__Problem description__: Repeat everything in the material exactly.

__Data excerpt__:
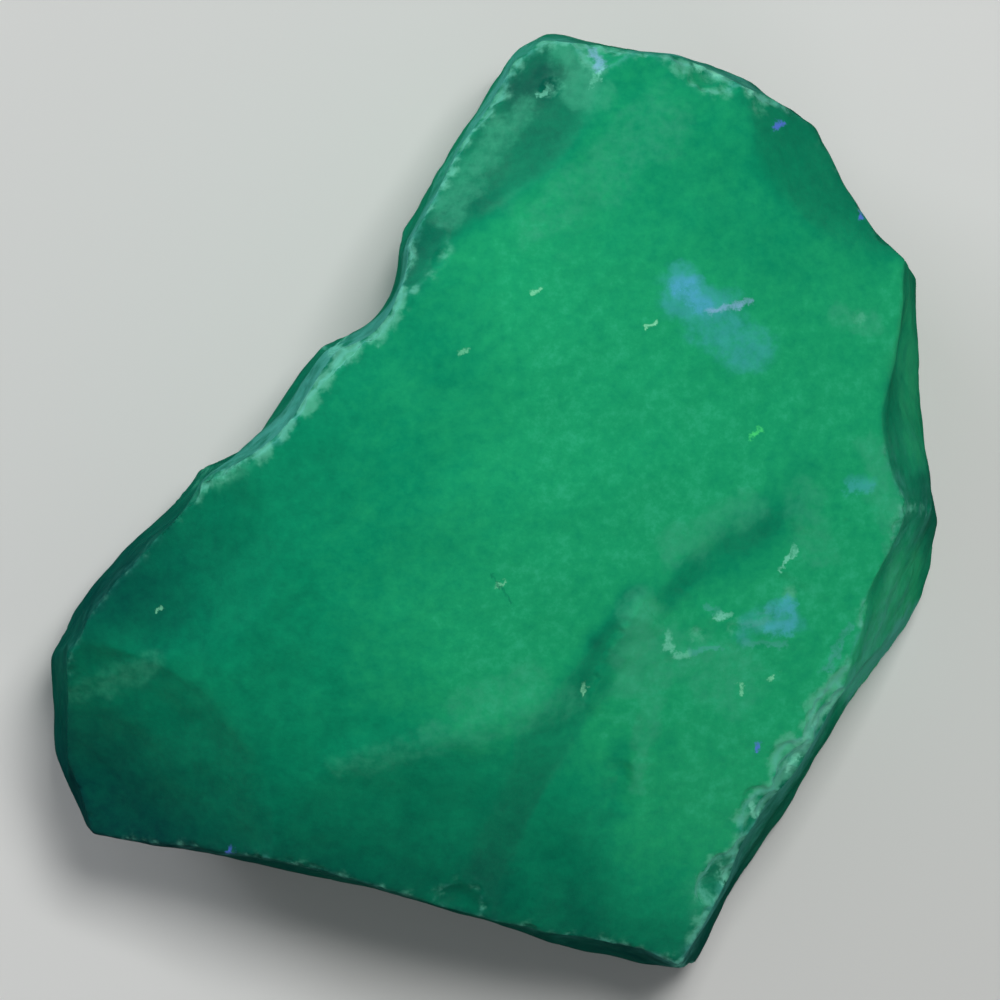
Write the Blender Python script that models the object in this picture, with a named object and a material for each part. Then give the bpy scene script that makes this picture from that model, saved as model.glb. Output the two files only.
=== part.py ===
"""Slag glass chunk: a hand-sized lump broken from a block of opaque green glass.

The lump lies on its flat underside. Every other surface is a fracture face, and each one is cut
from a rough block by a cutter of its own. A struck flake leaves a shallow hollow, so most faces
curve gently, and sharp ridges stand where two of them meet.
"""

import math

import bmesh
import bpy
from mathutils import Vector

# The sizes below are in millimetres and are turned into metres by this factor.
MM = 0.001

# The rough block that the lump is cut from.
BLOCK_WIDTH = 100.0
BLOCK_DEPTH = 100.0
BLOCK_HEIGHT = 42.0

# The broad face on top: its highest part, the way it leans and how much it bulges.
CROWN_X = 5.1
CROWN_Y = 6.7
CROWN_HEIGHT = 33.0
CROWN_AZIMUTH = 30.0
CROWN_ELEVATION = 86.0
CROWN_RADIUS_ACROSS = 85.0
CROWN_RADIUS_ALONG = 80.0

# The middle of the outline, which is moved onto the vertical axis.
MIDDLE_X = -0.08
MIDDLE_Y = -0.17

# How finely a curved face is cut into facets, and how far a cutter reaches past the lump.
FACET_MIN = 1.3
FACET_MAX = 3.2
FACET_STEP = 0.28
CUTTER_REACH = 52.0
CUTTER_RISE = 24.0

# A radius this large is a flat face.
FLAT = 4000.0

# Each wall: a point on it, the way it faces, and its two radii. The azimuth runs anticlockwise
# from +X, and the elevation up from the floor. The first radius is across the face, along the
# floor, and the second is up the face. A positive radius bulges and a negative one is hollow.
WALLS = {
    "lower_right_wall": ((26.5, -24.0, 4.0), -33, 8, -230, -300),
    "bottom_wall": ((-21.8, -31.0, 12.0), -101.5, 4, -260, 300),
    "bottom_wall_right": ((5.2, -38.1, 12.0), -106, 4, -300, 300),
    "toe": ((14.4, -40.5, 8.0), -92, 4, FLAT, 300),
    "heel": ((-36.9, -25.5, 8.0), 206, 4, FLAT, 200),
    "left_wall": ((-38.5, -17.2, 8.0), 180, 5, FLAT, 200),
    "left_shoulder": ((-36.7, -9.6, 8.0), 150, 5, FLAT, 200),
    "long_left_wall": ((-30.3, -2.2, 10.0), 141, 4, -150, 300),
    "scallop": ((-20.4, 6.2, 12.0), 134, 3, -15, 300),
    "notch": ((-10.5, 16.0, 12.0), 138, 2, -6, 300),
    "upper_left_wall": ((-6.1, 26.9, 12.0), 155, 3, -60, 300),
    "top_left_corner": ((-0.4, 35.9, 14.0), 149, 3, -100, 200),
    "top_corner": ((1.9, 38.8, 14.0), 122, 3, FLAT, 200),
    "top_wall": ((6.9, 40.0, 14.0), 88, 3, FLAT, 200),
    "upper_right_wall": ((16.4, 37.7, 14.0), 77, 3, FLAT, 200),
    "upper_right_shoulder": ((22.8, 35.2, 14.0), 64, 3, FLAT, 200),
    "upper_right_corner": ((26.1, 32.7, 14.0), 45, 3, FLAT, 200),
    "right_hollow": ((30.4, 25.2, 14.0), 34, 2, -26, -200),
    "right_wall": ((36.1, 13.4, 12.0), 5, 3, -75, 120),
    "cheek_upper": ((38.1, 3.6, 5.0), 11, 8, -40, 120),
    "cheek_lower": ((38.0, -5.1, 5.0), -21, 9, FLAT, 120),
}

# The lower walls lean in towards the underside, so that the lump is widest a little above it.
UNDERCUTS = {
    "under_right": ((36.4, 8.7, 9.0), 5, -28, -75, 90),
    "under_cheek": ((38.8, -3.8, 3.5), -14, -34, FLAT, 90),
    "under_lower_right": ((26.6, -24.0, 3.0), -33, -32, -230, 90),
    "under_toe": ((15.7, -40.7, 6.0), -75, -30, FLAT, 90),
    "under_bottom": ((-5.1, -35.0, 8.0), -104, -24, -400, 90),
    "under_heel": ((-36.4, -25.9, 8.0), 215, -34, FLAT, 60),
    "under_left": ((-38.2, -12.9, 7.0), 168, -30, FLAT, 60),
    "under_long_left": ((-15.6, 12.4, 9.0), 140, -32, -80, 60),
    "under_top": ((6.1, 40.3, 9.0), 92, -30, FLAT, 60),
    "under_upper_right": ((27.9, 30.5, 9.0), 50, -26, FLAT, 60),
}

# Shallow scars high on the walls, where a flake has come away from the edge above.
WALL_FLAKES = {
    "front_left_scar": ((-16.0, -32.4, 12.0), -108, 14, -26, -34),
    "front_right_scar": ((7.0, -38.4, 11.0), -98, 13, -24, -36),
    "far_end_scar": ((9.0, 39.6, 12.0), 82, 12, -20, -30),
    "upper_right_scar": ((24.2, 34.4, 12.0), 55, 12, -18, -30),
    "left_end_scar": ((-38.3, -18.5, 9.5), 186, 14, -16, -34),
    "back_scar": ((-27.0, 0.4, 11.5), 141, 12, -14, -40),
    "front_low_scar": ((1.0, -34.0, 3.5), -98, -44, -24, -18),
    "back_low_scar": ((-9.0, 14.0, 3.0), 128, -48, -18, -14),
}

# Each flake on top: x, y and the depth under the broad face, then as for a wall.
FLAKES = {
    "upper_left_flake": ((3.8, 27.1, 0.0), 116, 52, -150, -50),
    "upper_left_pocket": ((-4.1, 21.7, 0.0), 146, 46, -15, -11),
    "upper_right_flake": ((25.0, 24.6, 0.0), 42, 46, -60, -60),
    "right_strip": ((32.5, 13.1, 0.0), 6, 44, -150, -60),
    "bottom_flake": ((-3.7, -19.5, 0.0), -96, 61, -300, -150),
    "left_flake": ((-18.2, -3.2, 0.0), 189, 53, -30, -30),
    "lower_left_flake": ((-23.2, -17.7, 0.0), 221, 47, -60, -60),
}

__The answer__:
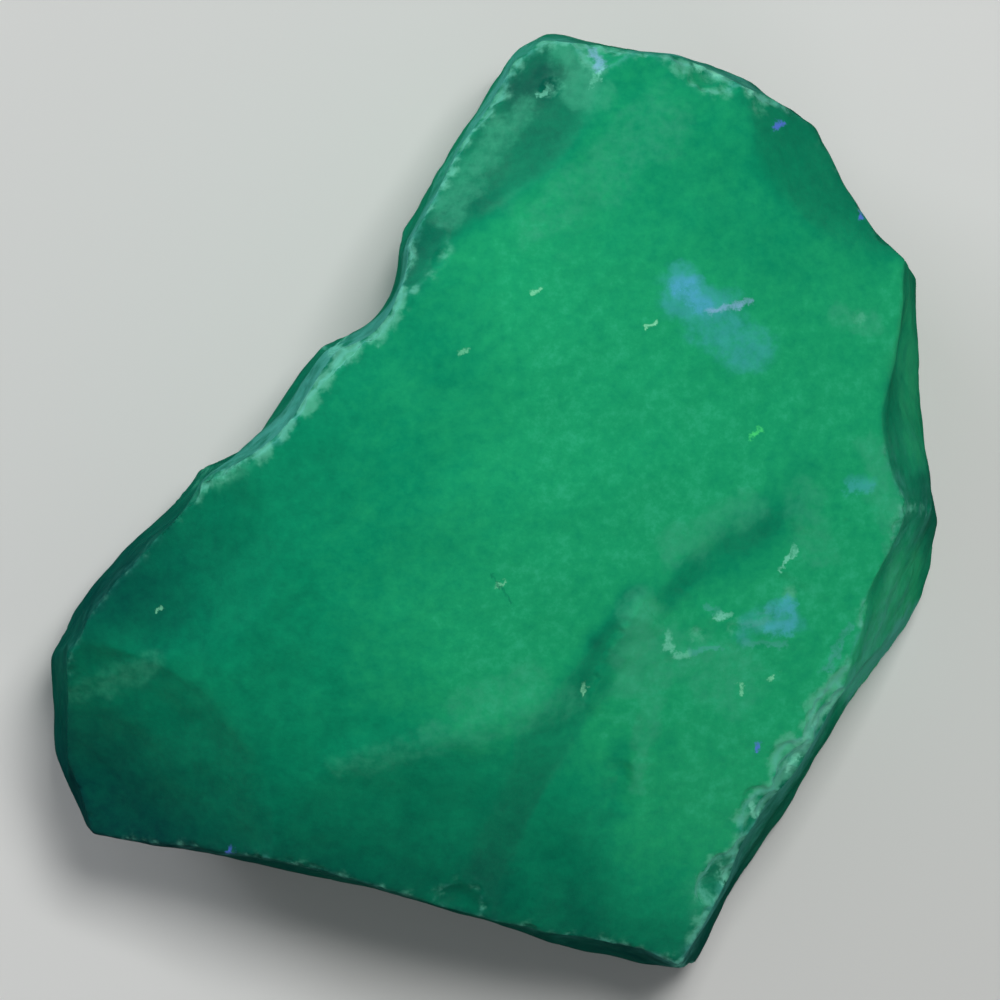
Write the Blender Python script that models the object in this picture, with a named object and a material for each part. Then give the bpy scene script that makes this picture from that model, saved as model.glb. Output the two files only.
=== part.py ===
"""Slag glass chunk: a hand-sized lump broken from a block of opaque green glass.

The lump lies on its flat underside. Every other surface is a fracture face, and each one is cut
from a rough block by a cutter of its own. A struck flake leaves a shallow hollow, so most faces
curve gently, and sharp ridges stand where two of them meet.
"""

import math

import bmesh
import bpy
from mathutils import Vector

# The sizes below are in millimetres and are turned into metres by this factor.
MM = 0.001

# The rough block that the lump is cut from.
BLOCK_WIDTH = 100.0
BLOCK_DEPTH = 100.0
BLOCK_HEIGHT = 42.0

# The broad face on top: its highest part, the way it leans and how much it bulges.
CROWN_X = 5.1
CROWN_Y = 6.7
CROWN_HEIGHT = 33.0
CROWN_AZIMUTH = 30.0
CROWN_ELEVATION = 86.0
CROWN_RADIUS_ACROSS = 85.0
CROWN_RADIUS_ALONG = 80.0

# The middle of the outline, which is moved onto the vertical axis.
MIDDLE_X = -0.08
MIDDLE_Y = -0.17

# How finely a curved face is cut into facets, and how far a cutter reaches past the lump.
FACET_MIN = 1.3
FACET_MAX = 3.2
FACET_STEP = 0.28
CUTTER_REACH = 52.0
CUTTER_RISE = 24.0

# A radius this large is a flat face.
FLAT = 4000.0

# Each wall: a point on it, the way it faces, and its two radii. The azimuth runs anticlockwise
# from +X, and the elevation up from the floor. The first radius is across the face, along the
# floor, and the second is up the face. A positive radius bulges and a negative one is hollow.
WALLS = {
    "lower_right_wall": ((26.5, -24.0, 4.0), -33, 8, -230, -300),
    "bottom_wall": ((-21.8, -31.0, 12.0), -101.5, 4, -260, 300),
    "bottom_wall_right": ((5.2, -38.1, 12.0), -106, 4, -300, 300),
    "toe": ((14.4, -40.5, 8.0), -92, 4, FLAT, 300),
    "heel": ((-36.9, -25.5, 8.0), 206, 4, FLAT, 200),
    "left_wall": ((-38.5, -17.2, 8.0), 180, 5, FLAT, 200),
    "left_shoulder": ((-36.7, -9.6, 8.0), 150, 5, FLAT, 200),
    "long_left_wall": ((-30.3, -2.2, 10.0), 141, 4, -150, 300),
    "scallop": ((-20.4, 6.2, 12.0), 134, 3, -15, 300),
    "notch": ((-10.5, 16.0, 12.0), 138, 2, -6, 300),
    "upper_left_wall": ((-6.1, 26.9, 12.0), 155, 3, -60, 300),
    "top_left_corner": ((-0.4, 35.9, 14.0), 149, 3, -100, 200),
    "top_corner": ((1.9, 38.8, 14.0), 122, 3, FLAT, 200),
    "top_wall": ((6.9, 40.0, 14.0), 88, 3, FLAT, 200),
    "upper_right_wall": ((16.4, 37.7, 14.0), 77, 3, FLAT, 200),
    "upper_right_shoulder": ((22.8, 35.2, 14.0), 64, 3, FLAT, 200),
    "upper_right_corner": ((26.1, 32.7, 14.0), 45, 3, FLAT, 200),
    "right_hollow": ((30.4, 25.2, 14.0), 34, 2, -26, -200),
    "right_wall": ((36.1, 13.4, 12.0), 5, 3, -75, 120),
    "cheek_upper": ((38.1, 3.6, 5.0), 11, 8, -40, 120),
    "cheek_lower": ((38.0, -5.1, 5.0), -21, 9, FLAT, 120),
}

# The lower walls lean in towards the underside, so that the lump is widest a little above it.
UNDERCUTS = {
    "under_right": ((36.4, 8.7, 9.0), 5, -28, -75, 90),
    "under_cheek": ((38.8, -3.8, 3.5), -14, -34, FLAT, 90),
    "under_lower_right": ((26.6, -24.0, 3.0), -33, -32, -230, 90),
    "under_toe": ((15.7, -40.7, 6.0), -75, -30, FLAT, 90),
    "under_bottom": ((-5.1, -35.0, 8.0), -104, -24, -400, 90),
    "under_heel": ((-36.4, -25.9, 8.0), 215, -34, FLAT, 60),
    "under_left": ((-38.2, -12.9, 7.0), 168, -30, FLAT, 60),
    "under_long_left": ((-15.6, 12.4, 9.0), 140, -32, -80, 60),
    "under_top": ((6.1, 40.3, 9.0), 92, -30, FLAT, 60),
    "under_upper_right": ((27.9, 30.5, 9.0), 50, -26, FLAT, 60),
}

# Shallow scars high on the walls, where a flake has come away from the edge above.
WALL_FLAKES = {
    "front_left_scar": ((-16.0, -32.4, 12.0), -108, 14, -26, -34),
    "front_right_scar": ((7.0, -38.4, 11.0), -98, 13, -24, -36),
    "far_end_scar": ((9.0, 39.6, 12.0), 82, 12, -20, -30),
    "upper_right_scar": ((24.2, 34.4, 12.0), 55, 12, -18, -30),
    "left_end_scar": ((-38.3, -18.5, 9.5), 186, 14, -16, -34),
    "back_scar": ((-27.0, 0.4, 11.5), 141, 12, -14, -40),
    "front_low_scar": ((1.0, -34.0, 3.5), -98, -44, -24, -18),
    "back_low_scar": ((-9.0, 14.0, 3.0), 128, -48, -18, -14),
}

# Each flake on top: x, y and the depth under the broad face, then as for a wall.
FLAKES = {
    "upper_left_flake": ((3.8, 27.1, 0.0), 116, 52, -150, -50),
    "upper_left_pocket": ((-4.1, 21.7, 0.0), 146, 46, -15, -11),
    "upper_right_flake": ((25.0, 24.6, 0.0), 42, 46, -60, -60),
    "right_strip": ((32.5, 13.1, 0.0), 6, 44, -150, -60),
    "bottom_flake": ((-3.7, -19.5, 0.0), -96, 61, -300, -150),
    "left_flake": ((-18.2, -3.2, 0.0), 189, 53, -30, -30),
    "lower_left_flake": ((-23.2, -17.7, 0.0), 221, 47, -60, -60),
}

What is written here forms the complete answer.